There’s also too little action in the film and an hour in you might well be wondering when we get to see Wonder Woman rather than Diana the detective and generally gorgeous woman about town. Honestly, how do the other people in this film not just gawk at how stunning Gadot is as Diana? The opening portion includes a great scene shot at a typical 80’s shopping mall – a highlight of the film that offers the tough but self-aware Wonder Woman that made the first film such a success – but not many more heroic sequences until a fun Egyptian car chase.
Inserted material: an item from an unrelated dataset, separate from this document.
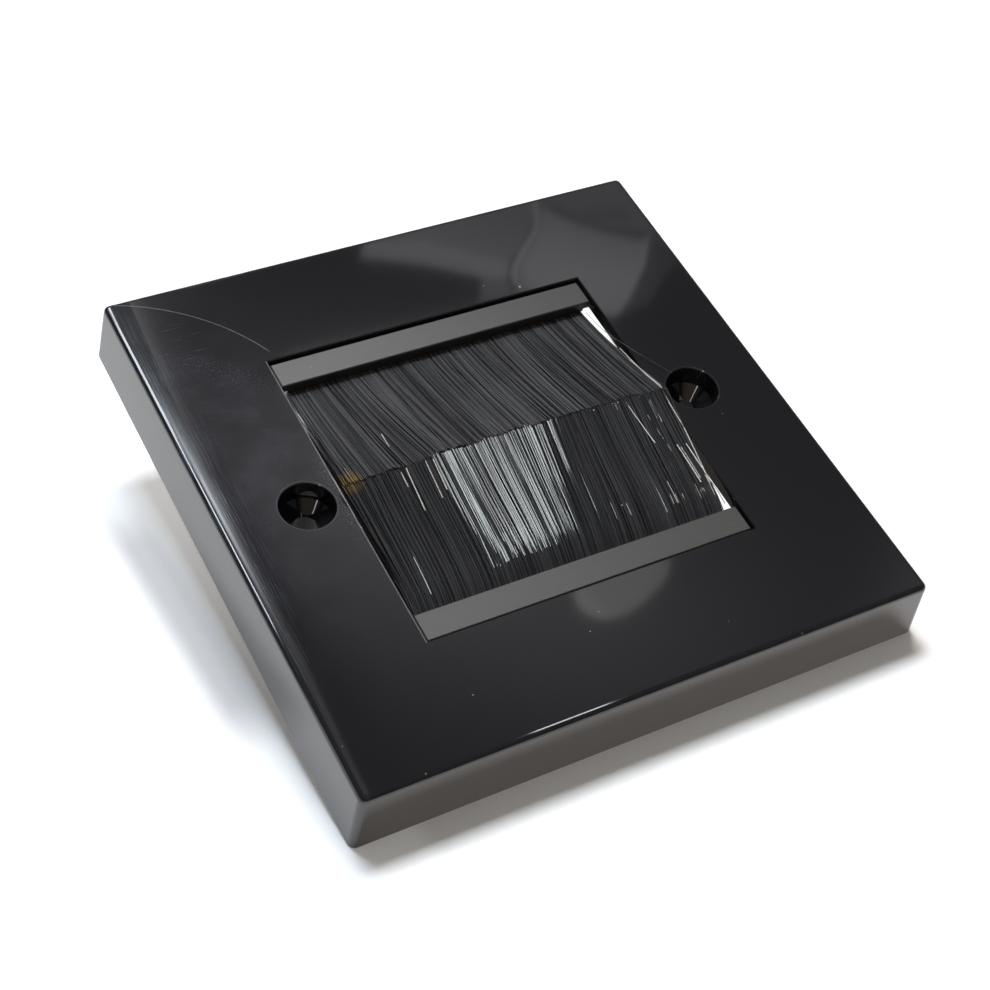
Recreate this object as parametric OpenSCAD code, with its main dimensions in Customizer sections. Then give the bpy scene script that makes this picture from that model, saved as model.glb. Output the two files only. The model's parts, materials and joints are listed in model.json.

Instead we get a film about the base immorality of humanity, complete with a cliché montage of dismal news events highlighting how horrible people can be to other people. There’s even a flashback that highlights an abusive father and terrible childhood, which is ultimately portrayed as a challenge for that particular character to overcome on their path to redemption. As my daughters agreed after we watched it “well, that was depressing.”
Perhaps you will enjoy one of the few superhero movies with a female lead who manages to be drop-dead gorgeous, tough and heroic. If you seek entertainment, there’s a lot to be found in Wonder Woman 1984. But there are lots of problems too, from an overabundance of introspection to an overly pessimistic view of humanity to a pivotal and banal monologue about human perseverance that’s so dull that even the other characters in the scene ignore it. Still, it’s probably worth watching Wonder Woman 1984 just because we’ve had such a dismal year for epic cinema. Just don’t expect too much from this sequel to the far superior 2017’s Wonder Woman.
Dad At The Movies: The constant portrayal of men as bad and women as good might be a bit much for younger audiences. There is also a lot of violence, albeit so-called comic book violence where people deemed unworthy are injured or killed without a moment’s thought. Still, this can be good fodder for discussion about choices and consequences and the core moral of earning, not cheating, your way to success. Suitable for all but your youngest family members.